__TO DO__: Output an exact reproduction of the data.

-- BEGIN SOURCE DATA --

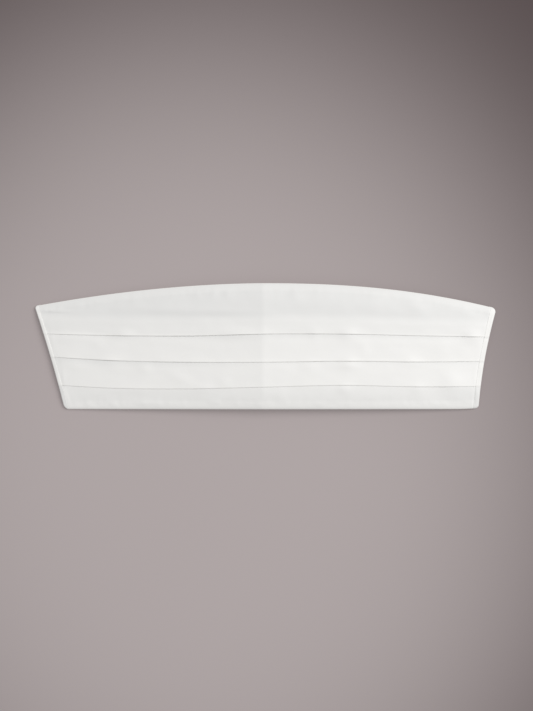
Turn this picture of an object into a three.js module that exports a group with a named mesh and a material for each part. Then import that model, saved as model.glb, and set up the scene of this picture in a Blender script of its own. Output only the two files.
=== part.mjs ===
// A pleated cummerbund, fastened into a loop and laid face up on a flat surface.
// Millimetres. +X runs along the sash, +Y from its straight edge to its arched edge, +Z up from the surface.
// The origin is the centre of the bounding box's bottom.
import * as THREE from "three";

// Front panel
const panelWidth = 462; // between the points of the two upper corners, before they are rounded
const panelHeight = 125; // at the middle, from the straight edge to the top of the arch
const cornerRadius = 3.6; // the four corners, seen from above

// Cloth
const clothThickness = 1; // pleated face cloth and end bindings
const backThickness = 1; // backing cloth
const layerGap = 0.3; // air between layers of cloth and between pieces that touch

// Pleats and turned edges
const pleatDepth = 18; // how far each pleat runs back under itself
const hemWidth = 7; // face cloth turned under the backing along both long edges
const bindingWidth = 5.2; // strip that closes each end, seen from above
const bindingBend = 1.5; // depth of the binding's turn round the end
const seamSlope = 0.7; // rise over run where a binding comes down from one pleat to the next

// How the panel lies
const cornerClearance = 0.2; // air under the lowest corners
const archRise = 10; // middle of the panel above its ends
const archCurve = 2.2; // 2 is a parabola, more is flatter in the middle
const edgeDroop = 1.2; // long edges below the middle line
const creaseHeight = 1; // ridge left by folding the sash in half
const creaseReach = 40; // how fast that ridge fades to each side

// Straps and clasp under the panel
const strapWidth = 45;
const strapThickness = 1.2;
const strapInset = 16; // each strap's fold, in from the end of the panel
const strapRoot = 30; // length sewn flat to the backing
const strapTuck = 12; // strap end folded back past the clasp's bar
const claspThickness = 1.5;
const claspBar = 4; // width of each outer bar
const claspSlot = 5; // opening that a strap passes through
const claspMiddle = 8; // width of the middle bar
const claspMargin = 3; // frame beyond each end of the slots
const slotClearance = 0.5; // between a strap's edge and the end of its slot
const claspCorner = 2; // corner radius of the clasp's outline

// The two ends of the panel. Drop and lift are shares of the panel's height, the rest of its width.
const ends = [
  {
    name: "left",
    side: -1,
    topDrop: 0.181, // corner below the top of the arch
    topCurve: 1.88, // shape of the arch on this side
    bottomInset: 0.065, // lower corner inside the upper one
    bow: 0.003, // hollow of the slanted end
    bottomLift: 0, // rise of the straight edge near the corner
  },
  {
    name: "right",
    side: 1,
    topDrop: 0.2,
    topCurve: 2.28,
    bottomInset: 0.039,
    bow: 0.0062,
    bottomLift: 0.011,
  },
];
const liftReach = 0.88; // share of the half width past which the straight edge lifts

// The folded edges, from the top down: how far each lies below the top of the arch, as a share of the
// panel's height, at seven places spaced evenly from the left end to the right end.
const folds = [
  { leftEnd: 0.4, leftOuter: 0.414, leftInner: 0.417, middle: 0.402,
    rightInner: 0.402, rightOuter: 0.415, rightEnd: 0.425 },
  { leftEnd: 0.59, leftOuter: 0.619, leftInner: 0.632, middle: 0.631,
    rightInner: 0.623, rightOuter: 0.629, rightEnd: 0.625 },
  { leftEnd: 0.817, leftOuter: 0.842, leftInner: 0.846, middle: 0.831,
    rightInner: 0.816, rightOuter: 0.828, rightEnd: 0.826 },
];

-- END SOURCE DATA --

__REPLY__:
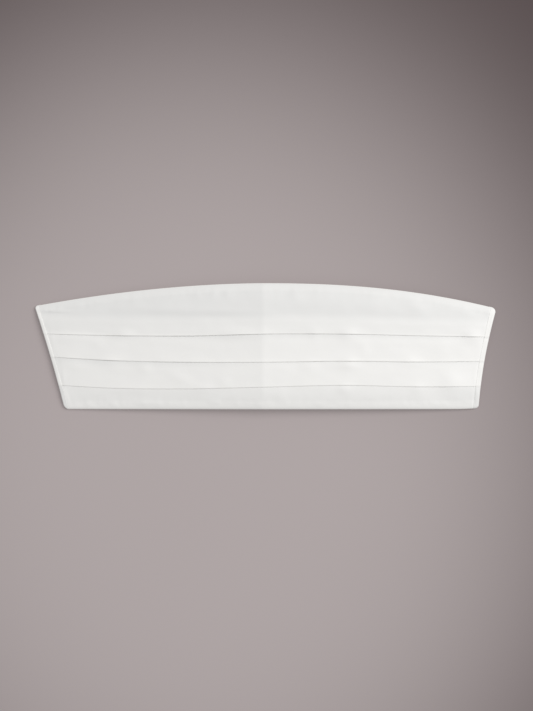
Turn this picture of an object into a three.js module that exports a group with a named mesh and a material for each part. Then import that model, saved as model.glb, and set up the scene of this picture in a Blender script of its own. Output only the two files.
=== part.mjs ===
// A pleated cummerbund, fastened into a loop and laid face up on a flat surface.
// Millimetres. +X runs along the sash, +Y from its straight edge to its arched edge, +Z up from the surface.
// The origin is the centre of the bounding box's bottom.
import * as THREE from "three";

// Front panel
const panelWidth = 462; // between the points of the two upper corners, before they are rounded
const panelHeight = 125; // at the middle, from the straight edge to the top of the arch
const cornerRadius = 3.6; // the four corners, seen from above

// Cloth
const clothThickness = 1; // pleated face cloth and end bindings
const backThickness = 1; // backing cloth
const layerGap = 0.3; // air between layers of cloth and between pieces that touch

// Pleats and turned edges
const pleatDepth = 18; // how far each pleat runs back under itself
const hemWidth = 7; // face cloth turned under the backing along both long edges
const bindingWidth = 5.2; // strip that closes each end, seen from above
const bindingBend = 1.5; // depth of the binding's turn round the end
const seamSlope = 0.7; // rise over run where a binding comes down from one pleat to the next

// How the panel lies
const cornerClearance = 0.2; // air under the lowest corners
const archRise = 10; // middle of the panel above its ends
const archCurve = 2.2; // 2 is a parabola, more is flatter in the middle
const edgeDroop = 1.2; // long edges below the middle line
const creaseHeight = 1; // ridge left by folding the sash in half
const creaseReach = 40; // how fast that ridge fades to each side

// Straps and clasp under the panel
const strapWidth = 45;
const strapThickness = 1.2;
const strapInset = 16; // each strap's fold, in from the end of the panel
const strapRoot = 30; // length sewn flat to the backing
const strapTuck = 12; // strap end folded back past the clasp's bar
const claspThickness = 1.5;
const claspBar = 4; // width of each outer bar
const claspSlot = 5; // opening that a strap passes through
const claspMiddle = 8; // width of the middle bar
const claspMargin = 3; // frame beyond each end of the slots
const slotClearance = 0.5; // between a strap's edge and the end of its slot
const claspCorner = 2; // corner radius of the clasp's outline

// The two ends of the panel. Drop and lift are shares of the panel's height, the rest of its width.
const ends = [
  {
    name: "left",
    side: -1,
    topDrop: 0.181, // corner below the top of the arch
    topCurve: 1.88, // shape of the arch on this side
    bottomInset: 0.065, // lower corner inside the upper one
    bow: 0.003, // hollow of the slanted end
    bottomLift: 0, // rise of the straight edge near the corner
  },
  {
    name: "right",
    side: 1,
    topDrop: 0.2,
    topCurve: 2.28,
    bottomInset: 0.039,
    bow: 0.0062,
    bottomLift: 0.011,
  },
];
const liftReach = 0.88; // share of the half width past which the straight edge lifts

// The folded edges, from the top down: how far each lies below the top of the arch, as a share of the
// panel's height, at seven places spaced evenly from the left end to the right end.
const folds = [
  { leftEnd: 0.4, leftOuter: 0.414, leftInner: 0.417, middle: 0.402,
    rightInner: 0.402, rightOuter: 0.415, rightEnd: 0.425 },
  { leftEnd: 0.59, leftOuter: 0.619, leftInner: 0.632, middle: 0.631,
    rightInner: 0.623, rightOuter: 0.629, rightEnd: 0.625 },
  { leftEnd: 0.817, leftOuter: 0.842, leftInner: 0.846, middle: 0.831,
    rightInner: 0.816, rightOuter: 0.828, rightEnd: 0.826 },
];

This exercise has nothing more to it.